En la Huasteca Potosina, los caminos se curvan entre montañas verdes y ríos que murmuran secretos antiguos. Allí, cada año, la tierra y el tiempo se detienen para un ritual que no tiene comparación: el Xantolo. No es una festividad; es un latido colectivo, un puente entre los vivos y los que ya se fueron, un recordatorio de que la muerte no separa, sino que une. Sus raíces se hunden en la memoria de los pueblos huastecos, que desde antes de la llegada de los españoles honraban a sus antepasados, comprendiendo la vida como un ciclo infinito donde cada ser permanece en la memoria de la comunidad. Cuando llegó el catolicismo, estas ceremonias no desaparecieron; se transformaron, se entrelazaron con nuevas formas y nombres, y así nació el Xantolo: un encuentro donde lo sagrado y lo humano, la risa y la lágrima, coexisten en un mismo espacio.
Vivir el Xantolo es entregarse a un universo sensorial que desborda los sentidos. Las calles se iluminan con velas y cempasúchil, los patios se llenan de altares decorados con calaveras de papel, frutas, dulces y ofrendas que cuentan historias de vida. Los sones huastecos se escuchan desde cada esquina, impulsando a niños y adultos a danzar con comparsas que parecen flotar entre la bruma del recuerdo. En los panteones, cada gesto —limpiar una tumba, encender una vela, dejar una flor— es un acto de amor que trasciende el tiempo, una declaración silenciosa de que los muertos siguen viviendo en el abrazo de quienes los recuerdan.
Y entonces, miras las fotografías de Arath Zumaya y sientes algo que va más allá de la vista: sientes el Xantolo en el cuerpo y en el corazón. Él no solo captura imágenes; captura almas. Cada máscara, cada vela encendida, cada movimiento de danza y cada sonrisa de niño en Tampomolón queda detenido en un instante que parece eterno. Al mirar sus fotos, percibes la emoción contenida en cada mirada, el pulso de la comunidad, la alegría y la reverencia que laten al mismo tiempo. Zumaya logra hacer tangible lo intangible: el espíritu del Xantolo que solo se experimenta estando allí. Sus fotografías son ventanas al pasado, al presente y a la memoria viva de una cultura que se niega a desaparecer.

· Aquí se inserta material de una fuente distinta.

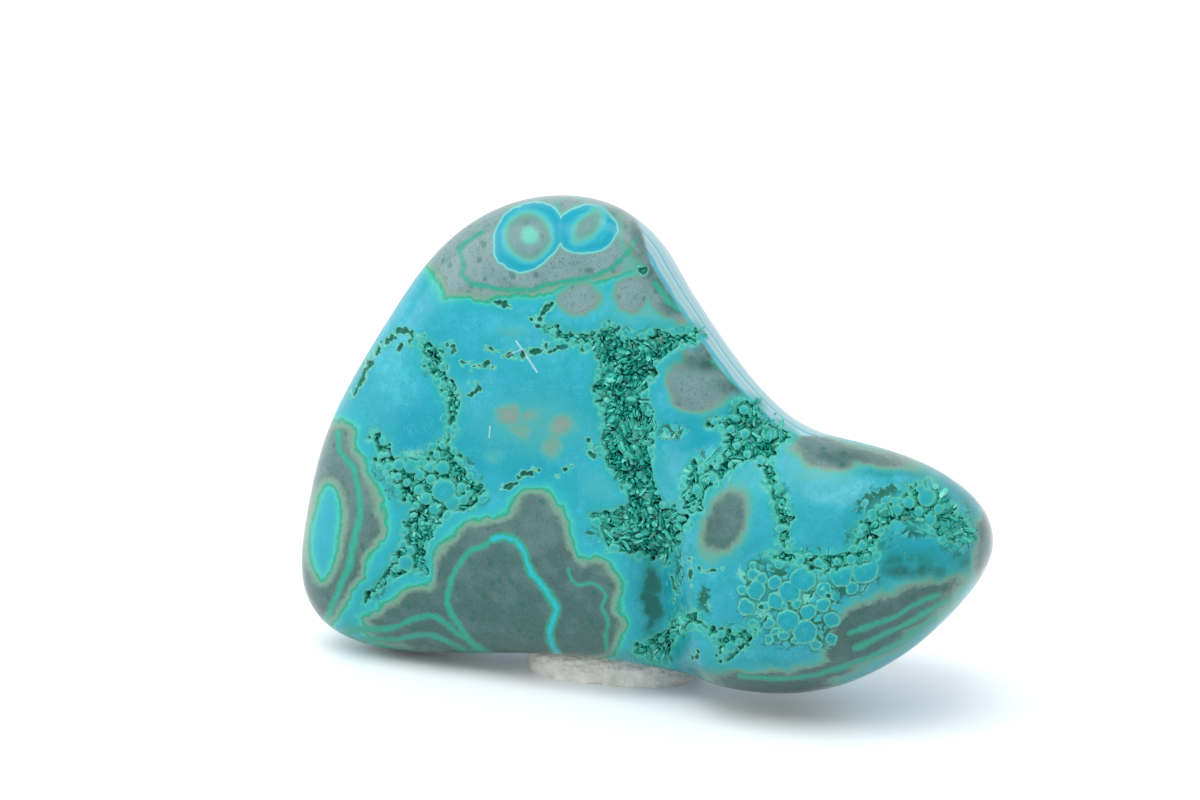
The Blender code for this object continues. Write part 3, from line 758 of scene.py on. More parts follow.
# Eyes of ringed mineral on the back: centre and radius in millimetres.
BACK_EYES = (
    (-21.0, 17.0, 34.0, 8.5), (6.0, 18.0, 17.0, 6.5), (25.0, 14.0, 13.0, 5.5), (-34.0, 10.0, 17.0, 6.0),
    (-4.0, 15.0, 44.0, 5.5), (-14.0, 17.5, 13.0, 5.0), (38.0, 6.0, 20.0, 4.5),
)
NOWHERE = -30.0
NEVER = 12.0
# No hollow reaches faces of the stone that lie further back than this.
HOLLOW_BACK = 2.0


def spot_falls(pixels, spots):
    for u, v, across, down, strength in spots:
        share = ((pixels[:, 0] - u) / across) ** 2 + ((pixels[:, 1] - v) / down) ** 2
        yield strength * np.exp(-0.9 * share**1.3)


def soft_spots(pixels, spots):
    return np.maximum.reduce(list(spot_falls(pixels, spots)))


def noise_at(points, size, offset=0.0):
    move = Vector((offset, offset, offset))
    return np.array([noise.noise(Vector(p) / size + move) for p in points])


def turned_away(points, faces):
    """From 0 where the photograph's camera sees the stone to 1 on its back."""
    mesh = bpy.data.meshes.new("probe")
    mesh.from_pydata([tuple(p) for p in points], [], faces)
    normals = np.empty(len(mesh.vertices) * 3, np.float32)
    mesh.vertex_normals.foreach_get("vector", normals)
    normals = normals.reshape(-1, 3)
    bpy.data.meshes.remove(mesh)
    towards = CAMERA_PLACE - points
    towards /= np.linalg.norm(towards, axis=1)[:, None]
    return 1.0 - smoothstep(-0.55, 0.02, (normals * towards).sum(axis=1))


def line_reach(points, lines):
    """The most that any of the lines reaches past each point, in pixels."""
    return np.maximum.reduce([width - line_distance(points, line) for width, line in lines])


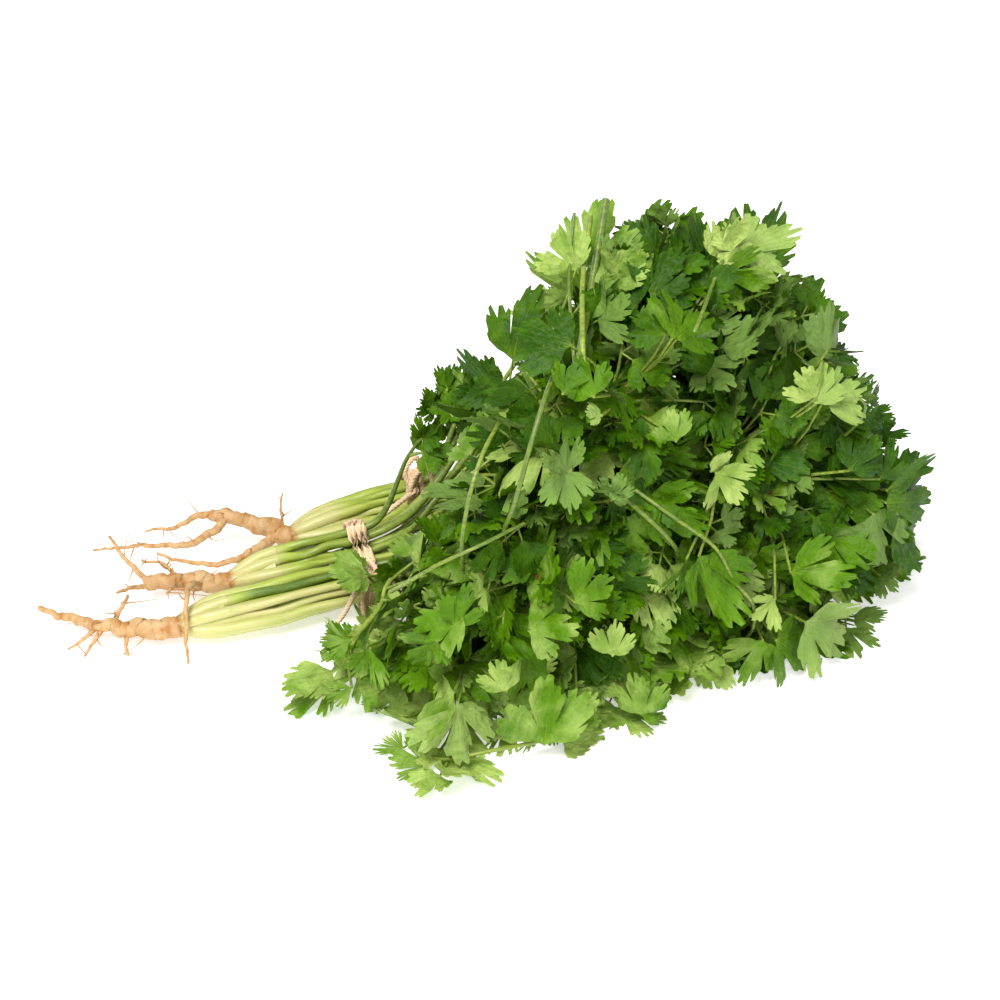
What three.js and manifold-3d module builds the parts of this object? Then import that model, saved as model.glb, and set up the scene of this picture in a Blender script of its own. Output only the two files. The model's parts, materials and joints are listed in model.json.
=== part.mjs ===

El Xantolo no es solo un acto cultural; es un juramento de identidad. En un mundo que intenta homogeneizar todo, esta celebración reafirma la pertenencia, transmite valores y recuerda a cada generación que honrar a los antepasados es honrar la vida misma. Cada canción, cada altar, cada danza es un hilo que teje la historia de la Huasteca y de su gente, un recordatorio de que la muerte no es un final, sino un abrazo que se mantiene a través del tiempo.
Caminar por las calles de la Huasteca durante el Xantolo es sentir el corazón de una tierra que respira con sus muertos y con sus vivos. Es comprender que el amor y la memoria no tienen límites, que cada ofrenda, cada vela encendida, cada fotografía de Arath Zumaya, es un acto de eternidad. El Xantolo es poesía en movimiento, un canto que nos recuerda que vivir y recordar son la misma cosa, y que mientras haya alguien que cuente, baile y observe, el latido de la Huasteca nunca cesará.